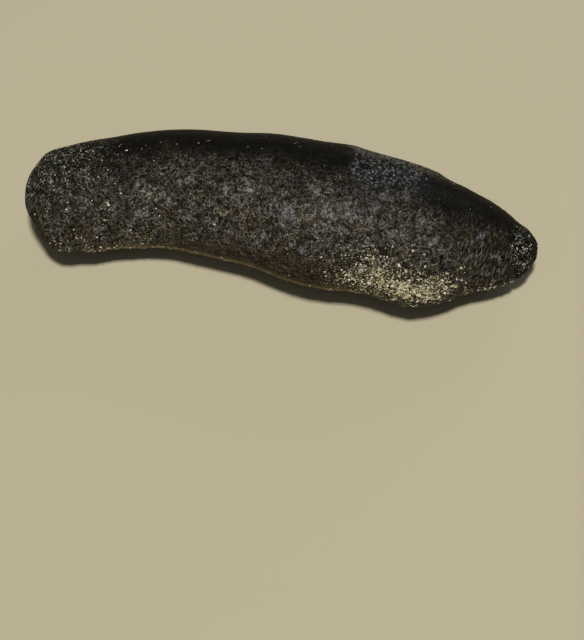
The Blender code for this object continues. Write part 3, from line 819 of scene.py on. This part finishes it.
soft_tentacle, shader, tone = made_finish(
    "soft_tentacle", Specular_IOR_Level=0.4, Subsurface_Weight=0.12, Subsurface_Scale=0.001
)
spot = tone.spot()
down = tone.node("SeparateXYZ", {0: spot}, output=2).within(5.0, 1.2)
branch_grain = spot.grain(3.2, 2.0)
tentacle_colour = branch_grain.within(0.35, 0.65).mixed(rgb(58, 48, 38), rgb(104, 92, 74))
tentacle_colour = (down * 0.6).mixed(tentacle_colour, rgb(150, 136, 104))
bump = tone.node("Bump", {"Height": branch_grain, "Distance": 0.00008, "Strength": 0.8})
feed(shader, Base_Color=tentacle_colour, Roughness=0.4 + 0.2 * branch_grain, Normal=bump)
tentacle_mesh.materials.append(soft_tentacle)
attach(tentacles, "root")
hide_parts("tentacle_crown")


# Coral sand.
# Broken grains of coral and shell, cream to white with a few orange ones, that the slime of the skin
# holds: a dense patch on the near flank behind the middle, a beaded line along the lower edge, and dust.

GRAIN_SUNK = 0.32  # of a grain's size that lies in the skin
# Name, seed, how many, middle place and spread in mm, middle angle and spread in degrees, smallest and
# largest grain in mm
SAND_AREAS = (
    ("sand_patch", 21, 680, 115.3, 4.6, 158, 9, 0.35, 1.2),
    ("sand_trail", 28, 340, 102.0, 6.0, 165, 11, 0.26, 0.85),
    ("sand_dust", 27, 600, 110.0, 8.0, 158, 14, 0.14, 0.40),
    ("sand_scatter", 22, 460, 107.5, 7.0, 146, 13, 0.18, 0.66),
    ("sand_front", 23, 340, 11.0, 11.0, 62, 30, 0.14, 0.46),
    ("sand_rear", 24, 110, 143.6, 1.7, 112, 32, 0.16, 0.55),
    ("sand_far_edge", 25, 160, 106.0, 14.0, 30, 12, 0.12, 0.40),
    ("sand_back", 26, 300, 72.0, 44.0, 100, 42, 0.10, 0.34),
    ("sand_specks", 29, 150, 30.0, 15.0, 128, 36, 0.16, 0.70),
)
# Runs of the beaded line: start and end in mm, angle and spread in degrees, and how many grains
EDGE_RUNS = (
    (6, 16, 180, 12, 40), (15, 34, 190, 6, 130), (34, 54, 192, 4, 80), (54, 97, 194, 3, 110),
    (97, 128, 190, 5, 60), (128, 142, 184, 6, 80),
)
# Single larger grains: place in mm, angle in degrees, size in mm
LONE_GRAINS = (
    (19.3, 92, 0.8), (21.5, 58, 0.7), (23.8, 122, 0.9), (22.0, 138, 0.9), (12.6, 157, 0.8),
    (9.9, 178, 1.0), (28.0, 112, 0.6), (31.5, 128, 0.6), (52.0, 57, 0.6), (93.0, 46, 0.5),
    (95.6, 168, 0.7), (96.3, 165, 0.9), (97.0, 167, 0.8), (97.8, 166, 1.0), (98.7, 164, 0.8),
    (99.6, 165, 0.9), (100.6, 163, 0.7), (101.0, 141, 0.7), (102.2, 139, 0.8), (103.5, 140, 0.7),
    (104.6, 138, 0.6),
)
ball = bmesh.new()
bmesh.ops.create_icosphere(ball, subdivisions=1, radius=0.5)
ball.verts.ensure_lookup_table()
ball_points = np.array([v.co[:] for v in ball.verts])
ball_faces = np.array([[v.index for v in f.verts] for f in ball.faces])
ball.free()
fall = np.arccos(np.clip(ball_points[:, 2] * 2, -1, 1)) / math.pi
spin = np.arctan2(ball_points[:, 1], ball_points[:, 0])
ball_patch = np.stack((fall * np.cos(spin), fall * np.sin(spin)), axis=-1) * 0.0015


def add_grains(name, seed, roots):
    """One mesh of grains at (place, angle, size) roots, each its own shape, tone and patch of the map."""
    draw = np.random.default_rng(seed)
    grains, patches = [], []
    for place, angle, size in roots:
        point, out = skin_at(place * MM, angle)
        turn = np.array((Vector((0, 0, 1)).rotation_difference(out)).to_matrix())
        swing = draw.uniform(0, 2 * math.pi)
        swing_turn = np.array(Matrix.Rotation(swing, 3, "Z"))
        broken = ball_points * (1 + draw.uniform(-0.26, 0.26, (len(ball_points), 1)))
        broken = broken * (1.1, draw.uniform(0.45, 0.9), draw.uniform(0.35, 0.75)) @ swing_turn.T
        proud = np.array(out) * (0.35 - GRAIN_SUNK)
        grains.append(np.array(point) + (broken @ turn.T + proud) * size * MM)
        middle = (0.01 + 0.98 * place * MM / BODY_LENGTH, 0.01 + 0.98 * (angle + 90) / 360)
        patches.append(ball_patch + middle)
    count = len(roots)
    starts = np.arange(count)[:, None, None] * len(ball_points)
    faces = (ball_faces[None] + starts).reshape(-1, 3)
    mesh = bpy.data.meshes.new(name)
    mesh.from_pydata(np.concatenate(grains).tolist(), [], faces.tolist())
    patch_places = np.concatenate(patches)[faces.ravel()]
    mesh.uv_layers.new(name="OFBake").uv.foreach_set("vector", patch_places.astype(np.float32).ravel())
    tones = np.repeat(draw.uniform(0, 1, count), len(ball_points))
    layer = mesh.attributes.new("grain_tone", "FLOAT", "POINT")
    layer.data.foreach_set("value", tones.astype(np.float32))
    mesh.materials.append(coral_sand)
    grains_piece = placed(name, mesh)
    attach(grains_piece, "root")


coral_sand, shader, tone = made_finish("coral_sand", Specular_IOR_Level=0.4)
spot = tone.spot()
sand_stops = (
    (0.00, rgb(88, 79, 60)),
    (0.25, rgb(154, 142, 106)),
    (0.55, rgb(204, 195, 158)),
    (0.82, rgb(236, 231, 208)),
    (0.94, rgb(250, 248, 240)),
    (0.965, rgb(186, 146, 96)),
)
sand_colour = tone.node("ValToRGB", {0: tone.attribute("grain_tone")}, stops=sand_stops)
pitted = spot.grain(5.0, 3.0)
sand_colour = (pitted.within(0.62, 0.38) * 0.35).mixed(sand_colour, rgb(120, 104, 78))
bump = tone.node("Bump", {"Height": pitted, "Distance": 0.00006, "Strength": 0.7})
feed(shader, Base_Color=sand_colour, Roughness=0.5 + 0.3 * pitted, Normal=bump)

for name, seed, count, place, place_spread, angle, angle_spread, smallest, largest in SAND_AREAS:
    draw = np.random.default_rng(seed + 100)
    roots = []
    while len(roots) < count:
        at = draw.normal(place, place_spread)
        turn = draw.normal(angle, angle_spread)
        if 0.6 < at < 146.5 and -20 < turn < 204:
            clump = 0.5 + 0.5 * noise.noise((at / 2.6, turn / 9, seed))
            if draw.uniform() < clump**1.3 * 1.6:
                roots.append((at, turn, smallest + (largest - smallest) * draw.uniform() ** 2.2))
    add_grains(name, seed, roots)

# The beaded line of grains where the near flank turns under
edge_draw = np.random.default_rng(31)
edge_roots = []
for start, end, turn, spread, count in EDGE_RUNS:
    while count:
        at = edge_draw.uniform(start, end)
        size = 0.22 + 0.75 * edge_draw.uniform() ** 2
        if edge_draw.uniform() < 0.6 + 1.6 * noise.noise((at / 1.7, turn, 0)):
            edge_roots.append((at, edge_draw.normal(turn, spread), size))
            count -= 1
edge_roots += LONE_GRAINS
add_grains("sand_edge", 31, edge_roots)


# Floor, light and camera.
# A plain pale floor under soft studio light from nearly overhead, a little from the camera's side, with
# the camera where the photograph was taken from: high above the near flank.

FLOOR_SIZE = 8.0
PHOTO_TARGET = Vector((0.07745, -0.0280, 0.0))
PHOTO_EYE = Vector((0.07745, -0.22027, 0.48315))

bpy.ops.mesh.primitive_plane_add(size=FLOOR_SIZE, location=(0, 0, -0.00001))
floor = bpy.context.active_object
floor.name = "floor"
pale_floor, shader, tone = made_finish("pale_floor", Specular_IOR_Level=0.1, Roughness=0.9)
shader.inputs["Base Color"].default_value = rgb(186, 178, 154)
floor.data.materials.append(pale_floor)

world = bpy.data.worlds.new("studio")
world.use_nodes = True
world.node_tree.nodes["Background"].inputs["Color"].default_value = (0.95, 0.97, 1.0, 1)
world.node_tree.nodes["Background"].inputs["Strength"].default_value = 0.035
bpy.context.scene.world = world


def add_light(name, azimuth, elevation, distance, size, watts, colour):
    """A square soft box aimed at the model, with azimuth 0 on the camera's side, turning to its right."""
    light = bpy.data.lights.new(name, "AREA")
    light.size = size
    light.energy = watts
    light.color = colour
    lamp = bpy.data.objects.new(name, light)
    swing, rise = math.radians(azimuth), math.radians(elevation)
    away = Vector((math.sin(swing) * math.cos(rise), -math.cos(swing) * math.cos(rise), math.sin(rise)))
    lamp.location = away * distance
    lamp.rotation_euler = away.to_track_quat("Z", "Y").to_euler()
    bpy.context.scene.collection.objects.link(lamp)


add_light("overhead", 4, 85, 1.2, 0.12, 12.8, (1.0, 0.97, 0.90))
add_light("fill", -20, 62, 1.2, 1.0, 0.9, (1.0, 0.98, 0.94))
add_light("far_sky", 150, 20, 1.0, 0.4, 1.6, (0.84, 0.92, 1.0))

camera_data = bpy.data.cameras.new("photo_camera")
camera_data.lens = 100
camera_data.sensor_width = 36
camera = bpy.data.objects.new("photo_camera", camera_data)
camera.location = PHOTO_EYE + Vector(shift)
camera.rotation_euler = (PHOTO_TARGET - PHOTO_EYE).to_track_quat("-Z", "Y").to_euler()
bpy.context.scene.collection.objects.link(camera)
bpy.context.scene.camera = camera
bpy.context.scene.view_settings.view_transform = "Standard"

#####

Identify each line containing the string "attach" and copy it out.

attach(tentacles, "root")
    attach(grains_piece, "root")